▶ _Exercise_
Starting from the line that contains "Keep writing the", copy every line exactly until the line that contains "return mix(tree, times(tree, scuffs, 0.65), side, worn)", which is also included.

3D code data
---------------

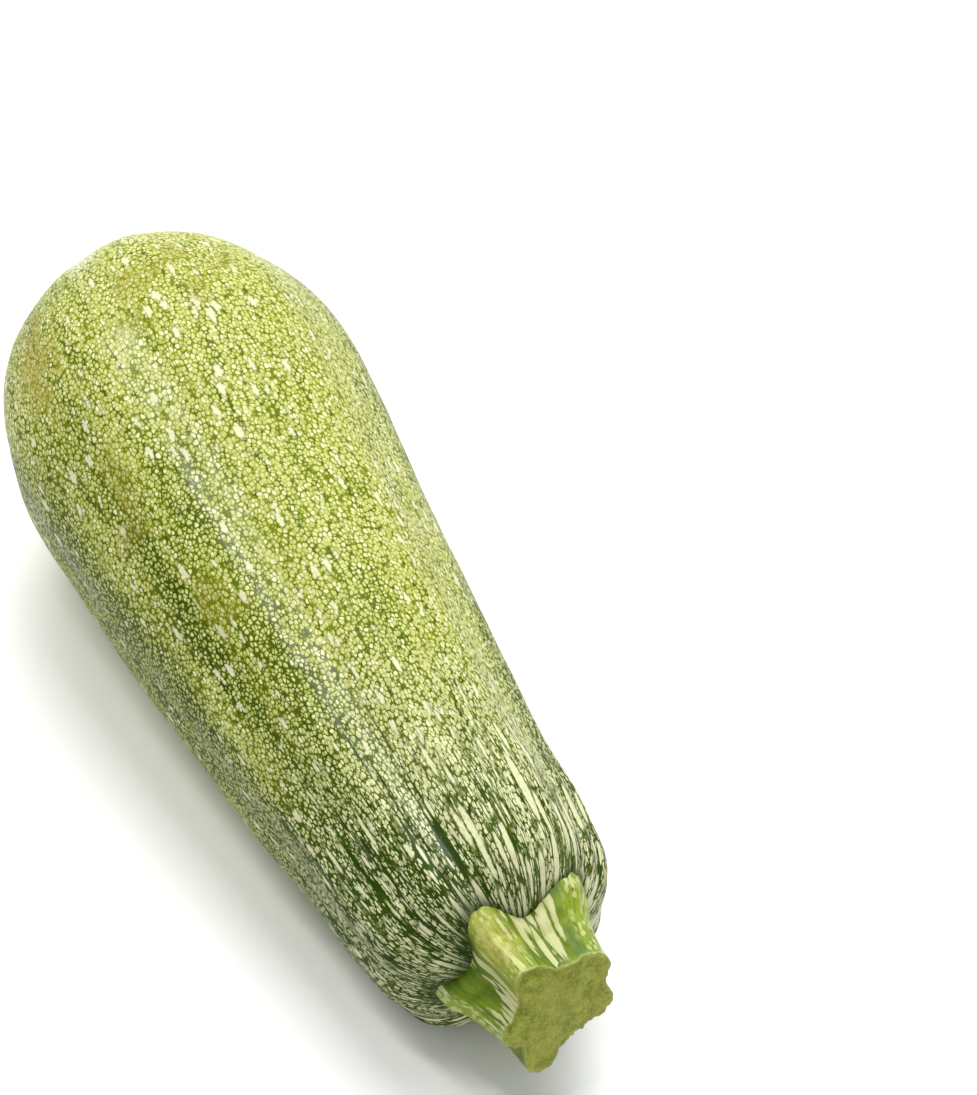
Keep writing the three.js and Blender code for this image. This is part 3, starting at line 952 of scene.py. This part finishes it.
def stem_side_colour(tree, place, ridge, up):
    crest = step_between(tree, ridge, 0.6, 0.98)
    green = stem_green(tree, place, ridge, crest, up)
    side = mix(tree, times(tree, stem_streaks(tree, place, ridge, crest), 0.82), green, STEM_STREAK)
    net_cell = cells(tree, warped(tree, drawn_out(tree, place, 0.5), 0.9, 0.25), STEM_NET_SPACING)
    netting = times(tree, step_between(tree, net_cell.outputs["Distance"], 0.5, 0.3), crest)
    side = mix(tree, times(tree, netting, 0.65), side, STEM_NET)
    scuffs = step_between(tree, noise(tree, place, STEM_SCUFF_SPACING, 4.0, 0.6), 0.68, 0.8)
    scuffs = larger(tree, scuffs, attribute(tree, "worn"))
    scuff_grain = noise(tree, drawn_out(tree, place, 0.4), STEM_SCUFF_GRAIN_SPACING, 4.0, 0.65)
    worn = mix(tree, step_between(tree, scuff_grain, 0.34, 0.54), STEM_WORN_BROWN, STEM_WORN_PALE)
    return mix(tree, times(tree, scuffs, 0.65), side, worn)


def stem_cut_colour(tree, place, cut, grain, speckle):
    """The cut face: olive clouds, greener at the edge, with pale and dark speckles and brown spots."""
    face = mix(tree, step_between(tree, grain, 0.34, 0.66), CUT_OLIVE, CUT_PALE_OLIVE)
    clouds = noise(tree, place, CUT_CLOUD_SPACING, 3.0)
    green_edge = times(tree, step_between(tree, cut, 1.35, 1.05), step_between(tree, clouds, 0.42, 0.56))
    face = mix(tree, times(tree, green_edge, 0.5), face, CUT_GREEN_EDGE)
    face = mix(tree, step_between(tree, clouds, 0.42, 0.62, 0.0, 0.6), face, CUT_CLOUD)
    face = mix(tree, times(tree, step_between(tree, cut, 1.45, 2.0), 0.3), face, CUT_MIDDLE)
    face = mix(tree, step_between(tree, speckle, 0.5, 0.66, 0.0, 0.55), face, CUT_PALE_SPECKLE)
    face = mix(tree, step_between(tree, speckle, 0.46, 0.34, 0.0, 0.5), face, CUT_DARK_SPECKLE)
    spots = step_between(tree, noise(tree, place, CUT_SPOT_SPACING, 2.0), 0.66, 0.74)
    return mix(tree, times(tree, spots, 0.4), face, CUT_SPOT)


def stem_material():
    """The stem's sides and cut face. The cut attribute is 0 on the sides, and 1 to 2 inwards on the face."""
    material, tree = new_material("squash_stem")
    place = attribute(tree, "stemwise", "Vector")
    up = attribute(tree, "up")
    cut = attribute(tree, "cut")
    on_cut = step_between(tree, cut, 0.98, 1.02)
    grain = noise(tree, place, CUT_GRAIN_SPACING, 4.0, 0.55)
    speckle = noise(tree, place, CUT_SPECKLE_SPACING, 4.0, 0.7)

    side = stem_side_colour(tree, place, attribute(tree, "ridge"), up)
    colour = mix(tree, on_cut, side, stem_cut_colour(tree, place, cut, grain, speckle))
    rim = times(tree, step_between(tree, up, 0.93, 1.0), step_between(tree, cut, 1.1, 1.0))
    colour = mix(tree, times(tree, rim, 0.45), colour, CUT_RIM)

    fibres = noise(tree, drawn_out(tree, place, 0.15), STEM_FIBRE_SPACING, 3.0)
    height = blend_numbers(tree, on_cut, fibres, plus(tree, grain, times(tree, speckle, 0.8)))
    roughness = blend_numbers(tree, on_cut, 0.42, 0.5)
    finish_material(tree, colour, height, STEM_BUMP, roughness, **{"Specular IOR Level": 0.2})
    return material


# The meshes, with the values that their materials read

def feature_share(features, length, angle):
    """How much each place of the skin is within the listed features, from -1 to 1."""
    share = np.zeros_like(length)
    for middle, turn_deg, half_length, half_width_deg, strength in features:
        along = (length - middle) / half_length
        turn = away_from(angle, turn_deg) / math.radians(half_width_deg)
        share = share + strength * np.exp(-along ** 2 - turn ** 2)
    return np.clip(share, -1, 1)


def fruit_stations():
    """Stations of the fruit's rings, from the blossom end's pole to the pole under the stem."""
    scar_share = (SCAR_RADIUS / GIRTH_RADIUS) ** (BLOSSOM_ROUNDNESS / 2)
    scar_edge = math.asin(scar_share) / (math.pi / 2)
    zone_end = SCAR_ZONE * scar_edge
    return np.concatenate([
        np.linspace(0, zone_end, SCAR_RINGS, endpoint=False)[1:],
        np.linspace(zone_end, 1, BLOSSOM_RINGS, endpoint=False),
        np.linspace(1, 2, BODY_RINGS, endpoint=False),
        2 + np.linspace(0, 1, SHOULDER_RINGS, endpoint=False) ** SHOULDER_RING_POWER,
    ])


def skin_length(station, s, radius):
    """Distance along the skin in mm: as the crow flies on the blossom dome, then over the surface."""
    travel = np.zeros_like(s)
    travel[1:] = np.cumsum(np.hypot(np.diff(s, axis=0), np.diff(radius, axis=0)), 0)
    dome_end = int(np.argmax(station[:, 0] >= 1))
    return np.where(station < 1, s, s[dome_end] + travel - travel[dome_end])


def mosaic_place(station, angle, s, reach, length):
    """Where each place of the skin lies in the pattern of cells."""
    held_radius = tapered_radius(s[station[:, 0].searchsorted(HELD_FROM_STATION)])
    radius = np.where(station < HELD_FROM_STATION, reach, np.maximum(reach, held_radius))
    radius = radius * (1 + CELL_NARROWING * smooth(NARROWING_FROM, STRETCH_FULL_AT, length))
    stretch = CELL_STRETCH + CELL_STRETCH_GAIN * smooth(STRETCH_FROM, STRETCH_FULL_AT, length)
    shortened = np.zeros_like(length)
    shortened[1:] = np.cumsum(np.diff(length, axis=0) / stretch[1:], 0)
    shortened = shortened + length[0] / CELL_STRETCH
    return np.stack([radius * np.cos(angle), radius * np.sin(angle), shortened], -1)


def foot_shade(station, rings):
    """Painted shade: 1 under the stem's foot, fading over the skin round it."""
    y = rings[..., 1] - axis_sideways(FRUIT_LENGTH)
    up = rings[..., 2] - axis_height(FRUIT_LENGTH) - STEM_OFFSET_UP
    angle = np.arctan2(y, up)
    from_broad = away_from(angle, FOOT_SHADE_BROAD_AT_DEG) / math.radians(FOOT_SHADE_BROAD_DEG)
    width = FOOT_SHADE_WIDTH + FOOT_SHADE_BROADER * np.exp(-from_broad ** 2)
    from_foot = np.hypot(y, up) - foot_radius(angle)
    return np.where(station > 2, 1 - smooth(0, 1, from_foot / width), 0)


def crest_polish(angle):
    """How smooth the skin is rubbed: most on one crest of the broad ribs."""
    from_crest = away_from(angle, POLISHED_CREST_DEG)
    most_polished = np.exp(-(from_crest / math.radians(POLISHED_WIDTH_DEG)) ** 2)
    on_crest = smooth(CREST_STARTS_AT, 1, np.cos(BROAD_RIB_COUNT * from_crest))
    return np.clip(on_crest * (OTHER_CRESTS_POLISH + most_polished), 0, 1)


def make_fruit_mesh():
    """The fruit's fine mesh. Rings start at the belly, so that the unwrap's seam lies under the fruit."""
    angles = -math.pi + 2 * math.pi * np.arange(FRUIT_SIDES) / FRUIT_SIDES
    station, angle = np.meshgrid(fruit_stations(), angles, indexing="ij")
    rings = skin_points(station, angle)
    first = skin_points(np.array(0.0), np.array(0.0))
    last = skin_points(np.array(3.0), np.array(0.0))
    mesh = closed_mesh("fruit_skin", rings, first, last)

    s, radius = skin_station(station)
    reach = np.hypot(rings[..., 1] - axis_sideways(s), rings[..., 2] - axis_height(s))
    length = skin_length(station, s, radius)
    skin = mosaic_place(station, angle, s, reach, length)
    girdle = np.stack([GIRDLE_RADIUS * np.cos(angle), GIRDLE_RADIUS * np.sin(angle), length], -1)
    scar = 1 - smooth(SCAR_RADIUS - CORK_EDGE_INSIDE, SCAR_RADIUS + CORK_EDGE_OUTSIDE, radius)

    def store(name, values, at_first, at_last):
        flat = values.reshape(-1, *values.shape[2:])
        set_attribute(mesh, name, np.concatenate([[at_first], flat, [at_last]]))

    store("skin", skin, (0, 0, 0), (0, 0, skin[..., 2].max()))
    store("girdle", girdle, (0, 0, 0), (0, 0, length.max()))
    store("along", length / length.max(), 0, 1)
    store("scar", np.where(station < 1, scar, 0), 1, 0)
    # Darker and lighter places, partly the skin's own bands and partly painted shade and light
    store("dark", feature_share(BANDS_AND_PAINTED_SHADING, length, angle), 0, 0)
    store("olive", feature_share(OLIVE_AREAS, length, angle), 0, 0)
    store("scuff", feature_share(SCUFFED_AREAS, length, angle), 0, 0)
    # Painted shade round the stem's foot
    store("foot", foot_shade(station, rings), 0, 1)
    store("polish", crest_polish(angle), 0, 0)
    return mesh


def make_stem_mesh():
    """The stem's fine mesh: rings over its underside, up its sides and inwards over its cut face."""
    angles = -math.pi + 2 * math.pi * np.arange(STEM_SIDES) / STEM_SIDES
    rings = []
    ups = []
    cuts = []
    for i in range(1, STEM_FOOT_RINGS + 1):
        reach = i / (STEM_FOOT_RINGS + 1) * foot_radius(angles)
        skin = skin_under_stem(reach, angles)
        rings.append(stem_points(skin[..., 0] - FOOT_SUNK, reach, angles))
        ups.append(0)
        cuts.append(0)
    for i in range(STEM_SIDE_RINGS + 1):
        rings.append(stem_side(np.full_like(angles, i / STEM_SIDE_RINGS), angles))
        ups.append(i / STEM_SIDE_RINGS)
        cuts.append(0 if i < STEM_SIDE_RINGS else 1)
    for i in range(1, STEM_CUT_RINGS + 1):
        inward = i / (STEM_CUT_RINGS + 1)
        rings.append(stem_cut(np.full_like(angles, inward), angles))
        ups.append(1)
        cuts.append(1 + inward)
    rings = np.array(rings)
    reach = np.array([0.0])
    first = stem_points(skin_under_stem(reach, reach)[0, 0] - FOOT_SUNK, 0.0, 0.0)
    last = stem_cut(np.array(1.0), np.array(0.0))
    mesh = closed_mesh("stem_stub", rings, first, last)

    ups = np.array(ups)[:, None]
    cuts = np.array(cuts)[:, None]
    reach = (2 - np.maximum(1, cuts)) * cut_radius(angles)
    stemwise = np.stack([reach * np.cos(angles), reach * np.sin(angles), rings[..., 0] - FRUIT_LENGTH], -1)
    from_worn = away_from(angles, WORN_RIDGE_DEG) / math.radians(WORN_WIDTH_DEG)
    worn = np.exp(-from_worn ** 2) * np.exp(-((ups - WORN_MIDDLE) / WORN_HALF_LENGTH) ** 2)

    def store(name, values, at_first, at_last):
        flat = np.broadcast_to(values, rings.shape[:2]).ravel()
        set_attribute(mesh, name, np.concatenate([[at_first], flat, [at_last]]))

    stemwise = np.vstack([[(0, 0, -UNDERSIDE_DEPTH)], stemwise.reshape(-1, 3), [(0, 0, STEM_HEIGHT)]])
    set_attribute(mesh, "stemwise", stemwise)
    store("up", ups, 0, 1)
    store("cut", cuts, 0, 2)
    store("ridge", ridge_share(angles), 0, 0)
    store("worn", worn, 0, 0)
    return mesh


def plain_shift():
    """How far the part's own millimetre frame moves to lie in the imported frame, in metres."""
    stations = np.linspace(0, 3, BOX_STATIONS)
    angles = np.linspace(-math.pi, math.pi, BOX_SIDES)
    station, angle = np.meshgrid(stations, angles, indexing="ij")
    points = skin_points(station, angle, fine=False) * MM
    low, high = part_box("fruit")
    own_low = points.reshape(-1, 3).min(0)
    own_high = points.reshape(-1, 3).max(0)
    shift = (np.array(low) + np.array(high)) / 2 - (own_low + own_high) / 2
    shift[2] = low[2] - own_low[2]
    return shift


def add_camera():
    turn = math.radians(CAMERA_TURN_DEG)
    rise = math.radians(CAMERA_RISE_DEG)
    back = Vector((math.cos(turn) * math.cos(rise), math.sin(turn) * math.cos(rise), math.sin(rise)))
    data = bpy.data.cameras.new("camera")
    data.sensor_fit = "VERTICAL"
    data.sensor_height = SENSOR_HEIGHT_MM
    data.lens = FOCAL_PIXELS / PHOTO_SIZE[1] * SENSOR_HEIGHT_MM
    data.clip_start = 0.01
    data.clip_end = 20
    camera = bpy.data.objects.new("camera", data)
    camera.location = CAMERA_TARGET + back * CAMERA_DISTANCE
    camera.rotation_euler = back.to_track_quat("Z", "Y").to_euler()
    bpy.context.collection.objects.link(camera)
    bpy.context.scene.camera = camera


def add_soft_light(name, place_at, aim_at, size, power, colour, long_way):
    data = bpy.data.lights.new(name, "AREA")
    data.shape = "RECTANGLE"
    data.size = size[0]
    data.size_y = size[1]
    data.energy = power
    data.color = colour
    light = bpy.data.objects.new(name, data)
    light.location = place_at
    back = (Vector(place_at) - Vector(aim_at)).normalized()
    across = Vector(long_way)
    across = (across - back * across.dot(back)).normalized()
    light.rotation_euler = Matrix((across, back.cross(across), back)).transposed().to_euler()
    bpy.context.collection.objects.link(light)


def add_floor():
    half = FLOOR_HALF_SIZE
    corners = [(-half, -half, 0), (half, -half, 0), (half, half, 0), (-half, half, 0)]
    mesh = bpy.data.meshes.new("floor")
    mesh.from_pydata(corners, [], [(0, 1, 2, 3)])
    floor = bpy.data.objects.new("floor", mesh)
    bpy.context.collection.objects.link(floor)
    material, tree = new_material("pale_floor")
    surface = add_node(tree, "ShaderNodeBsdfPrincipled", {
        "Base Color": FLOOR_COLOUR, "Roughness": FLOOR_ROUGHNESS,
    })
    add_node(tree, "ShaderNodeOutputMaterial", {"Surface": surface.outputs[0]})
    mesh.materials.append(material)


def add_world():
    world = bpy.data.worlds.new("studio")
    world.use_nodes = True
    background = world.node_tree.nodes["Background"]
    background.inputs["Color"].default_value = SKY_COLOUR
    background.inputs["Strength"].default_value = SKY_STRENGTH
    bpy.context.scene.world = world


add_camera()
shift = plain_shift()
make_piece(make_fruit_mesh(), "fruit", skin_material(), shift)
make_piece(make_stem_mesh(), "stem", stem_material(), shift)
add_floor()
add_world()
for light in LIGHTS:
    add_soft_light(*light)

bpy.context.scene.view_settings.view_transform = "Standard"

---------------

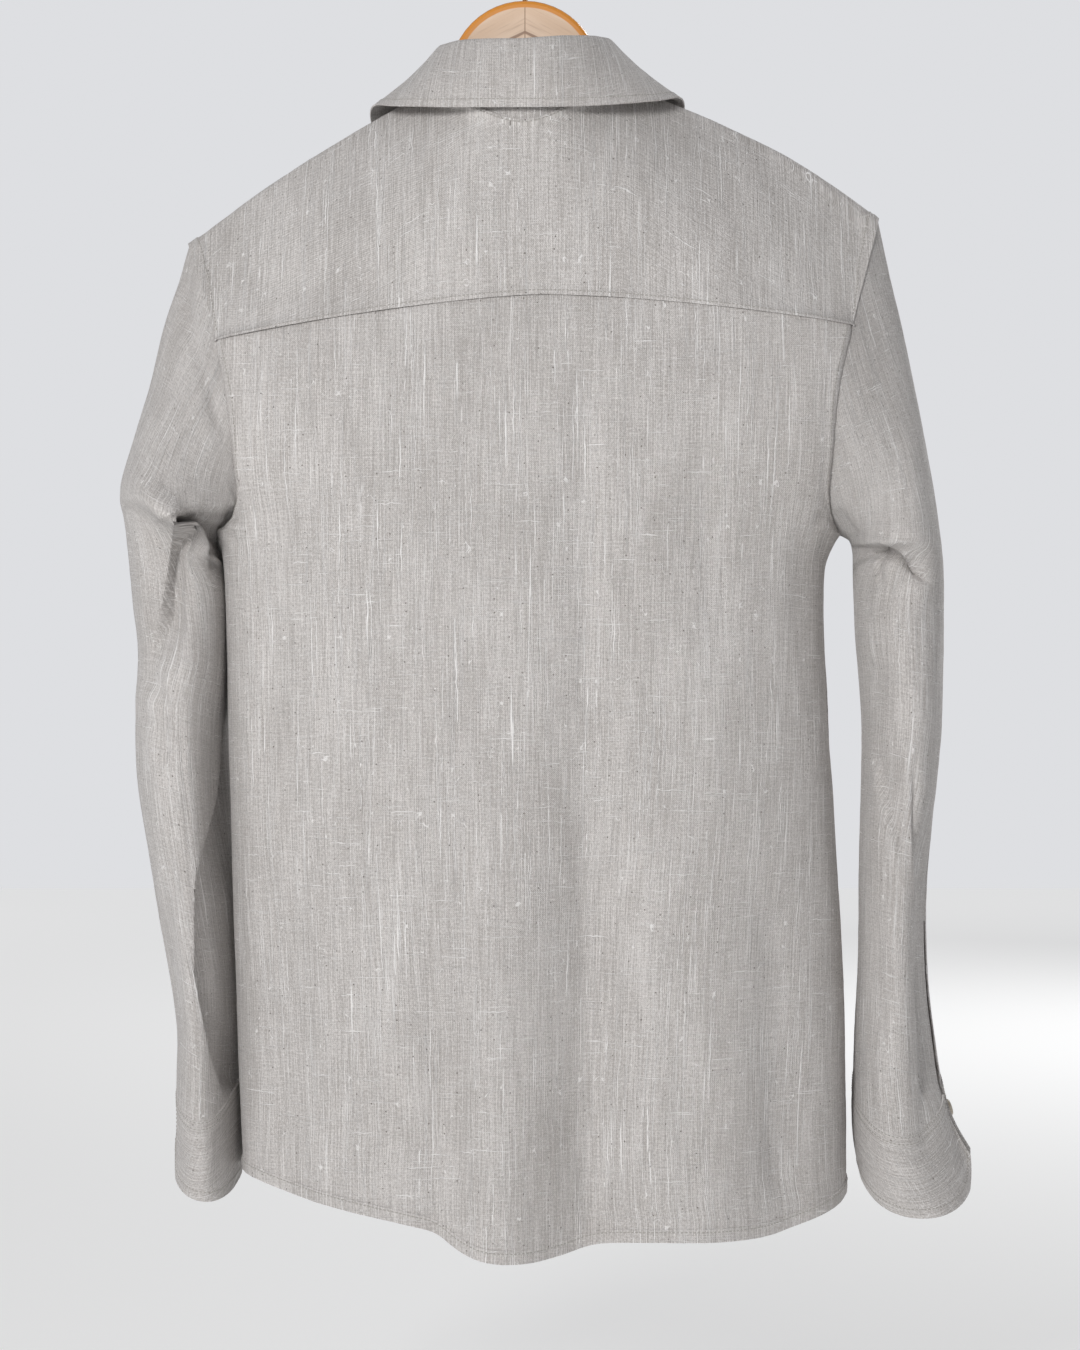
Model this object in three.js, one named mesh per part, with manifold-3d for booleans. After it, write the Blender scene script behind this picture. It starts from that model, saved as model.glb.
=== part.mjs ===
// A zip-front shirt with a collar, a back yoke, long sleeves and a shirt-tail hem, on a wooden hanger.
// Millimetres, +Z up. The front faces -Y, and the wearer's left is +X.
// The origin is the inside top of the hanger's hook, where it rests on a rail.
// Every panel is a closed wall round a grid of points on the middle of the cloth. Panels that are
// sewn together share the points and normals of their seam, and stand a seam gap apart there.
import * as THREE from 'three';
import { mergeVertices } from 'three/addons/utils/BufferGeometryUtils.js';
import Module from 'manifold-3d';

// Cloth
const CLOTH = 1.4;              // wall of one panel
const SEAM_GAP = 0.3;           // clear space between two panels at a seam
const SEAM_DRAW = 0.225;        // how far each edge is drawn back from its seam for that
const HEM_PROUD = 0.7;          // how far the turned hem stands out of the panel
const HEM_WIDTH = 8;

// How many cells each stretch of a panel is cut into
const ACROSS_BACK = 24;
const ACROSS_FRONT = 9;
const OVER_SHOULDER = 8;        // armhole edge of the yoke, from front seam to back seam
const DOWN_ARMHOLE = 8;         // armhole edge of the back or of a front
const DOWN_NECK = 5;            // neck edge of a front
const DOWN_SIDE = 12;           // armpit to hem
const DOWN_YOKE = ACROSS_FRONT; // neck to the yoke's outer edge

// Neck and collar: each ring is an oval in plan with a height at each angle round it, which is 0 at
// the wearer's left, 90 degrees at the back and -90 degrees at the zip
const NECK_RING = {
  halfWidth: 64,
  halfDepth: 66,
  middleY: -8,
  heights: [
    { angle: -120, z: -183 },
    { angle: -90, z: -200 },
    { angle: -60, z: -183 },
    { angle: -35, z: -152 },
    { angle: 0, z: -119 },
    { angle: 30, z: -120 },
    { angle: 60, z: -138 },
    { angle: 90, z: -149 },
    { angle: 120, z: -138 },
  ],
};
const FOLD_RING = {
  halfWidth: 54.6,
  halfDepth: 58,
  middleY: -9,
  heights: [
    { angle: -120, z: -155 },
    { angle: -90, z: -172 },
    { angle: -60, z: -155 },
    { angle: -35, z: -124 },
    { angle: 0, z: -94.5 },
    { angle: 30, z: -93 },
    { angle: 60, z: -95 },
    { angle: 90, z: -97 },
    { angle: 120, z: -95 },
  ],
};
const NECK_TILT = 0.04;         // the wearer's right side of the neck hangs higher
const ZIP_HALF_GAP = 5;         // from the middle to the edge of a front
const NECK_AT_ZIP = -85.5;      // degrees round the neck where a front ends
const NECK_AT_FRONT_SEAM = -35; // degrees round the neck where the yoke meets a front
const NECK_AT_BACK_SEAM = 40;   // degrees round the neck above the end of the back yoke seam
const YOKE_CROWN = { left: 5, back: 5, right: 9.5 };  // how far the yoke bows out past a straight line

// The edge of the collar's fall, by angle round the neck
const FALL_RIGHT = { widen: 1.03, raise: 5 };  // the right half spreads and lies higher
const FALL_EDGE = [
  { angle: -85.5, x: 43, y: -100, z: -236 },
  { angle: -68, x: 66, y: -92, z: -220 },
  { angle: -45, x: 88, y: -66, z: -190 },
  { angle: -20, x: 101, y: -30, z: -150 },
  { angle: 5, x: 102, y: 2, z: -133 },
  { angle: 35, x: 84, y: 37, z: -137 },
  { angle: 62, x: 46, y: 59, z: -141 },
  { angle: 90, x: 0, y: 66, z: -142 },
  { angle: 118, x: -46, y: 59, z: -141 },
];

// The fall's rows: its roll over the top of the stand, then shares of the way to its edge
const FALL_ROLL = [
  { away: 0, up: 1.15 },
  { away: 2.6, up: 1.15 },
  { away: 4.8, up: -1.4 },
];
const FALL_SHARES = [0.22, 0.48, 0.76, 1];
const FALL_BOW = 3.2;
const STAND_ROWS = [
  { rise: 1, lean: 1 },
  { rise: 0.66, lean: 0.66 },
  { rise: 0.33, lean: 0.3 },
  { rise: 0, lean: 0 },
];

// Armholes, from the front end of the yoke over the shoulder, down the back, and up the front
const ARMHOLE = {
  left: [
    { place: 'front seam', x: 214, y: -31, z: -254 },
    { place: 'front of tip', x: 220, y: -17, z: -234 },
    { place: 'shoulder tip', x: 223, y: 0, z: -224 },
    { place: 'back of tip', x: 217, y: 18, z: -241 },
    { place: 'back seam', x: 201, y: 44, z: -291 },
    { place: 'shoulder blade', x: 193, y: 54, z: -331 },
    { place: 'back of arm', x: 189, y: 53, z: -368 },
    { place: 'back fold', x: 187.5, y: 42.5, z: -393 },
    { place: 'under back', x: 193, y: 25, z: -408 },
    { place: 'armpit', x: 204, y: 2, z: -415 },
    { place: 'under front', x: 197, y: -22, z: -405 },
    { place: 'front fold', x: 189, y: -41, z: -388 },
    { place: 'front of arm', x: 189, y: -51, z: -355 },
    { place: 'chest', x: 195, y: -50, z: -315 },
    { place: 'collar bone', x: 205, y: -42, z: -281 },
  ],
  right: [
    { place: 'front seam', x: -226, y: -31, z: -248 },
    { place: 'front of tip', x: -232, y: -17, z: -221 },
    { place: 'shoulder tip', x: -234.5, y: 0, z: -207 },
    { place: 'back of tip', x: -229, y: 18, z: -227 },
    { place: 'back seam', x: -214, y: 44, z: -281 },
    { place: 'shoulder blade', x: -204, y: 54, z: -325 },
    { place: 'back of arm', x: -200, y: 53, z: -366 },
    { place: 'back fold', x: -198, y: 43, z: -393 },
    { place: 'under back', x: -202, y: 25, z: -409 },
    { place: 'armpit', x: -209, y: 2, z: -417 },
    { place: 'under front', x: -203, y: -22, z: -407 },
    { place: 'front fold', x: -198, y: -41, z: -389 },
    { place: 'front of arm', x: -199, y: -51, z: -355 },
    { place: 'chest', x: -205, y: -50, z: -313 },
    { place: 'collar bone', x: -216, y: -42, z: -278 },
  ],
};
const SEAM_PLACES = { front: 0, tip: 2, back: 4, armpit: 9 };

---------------

▶ _The result_
Keep writing the three.js and Blender code for this image. This is part 3, starting at line 952 of scene.py. This part finishes it.
def stem_side_colour(tree, place, ridge, up):
    crest = step_between(tree, ridge, 0.6, 0.98)
    green = stem_green(tree, place, ridge, crest, up)
    side = mix(tree, times(tree, stem_streaks(tree, place, ridge, crest), 0.82), green, STEM_STREAK)
    net_cell = cells(tree, warped(tree, drawn_out(tree, place, 0.5), 0.9, 0.25), STEM_NET_SPACING)
    netting = times(tree, step_between(tree, net_cell.outputs["Distance"], 0.5, 0.3), crest)
    side = mix(tree, times(tree, netting, 0.65), side, STEM_NET)
    scuffs = step_between(tree, noise(tree, place, STEM_SCUFF_SPACING, 4.0, 0.6), 0.68, 0.8)
    scuffs = larger(tree, scuffs, attribute(tree, "worn"))
    scuff_grain = noise(tree, drawn_out(tree, place, 0.4), STEM_SCUFF_GRAIN_SPACING, 4.0, 0.65)
    worn = mix(tree, step_between(tree, scuff_grain, 0.34, 0.54), STEM_WORN_BROWN, STEM_WORN_PALE)
    return mix(tree, times(tree, scuffs, 0.65), side, worn)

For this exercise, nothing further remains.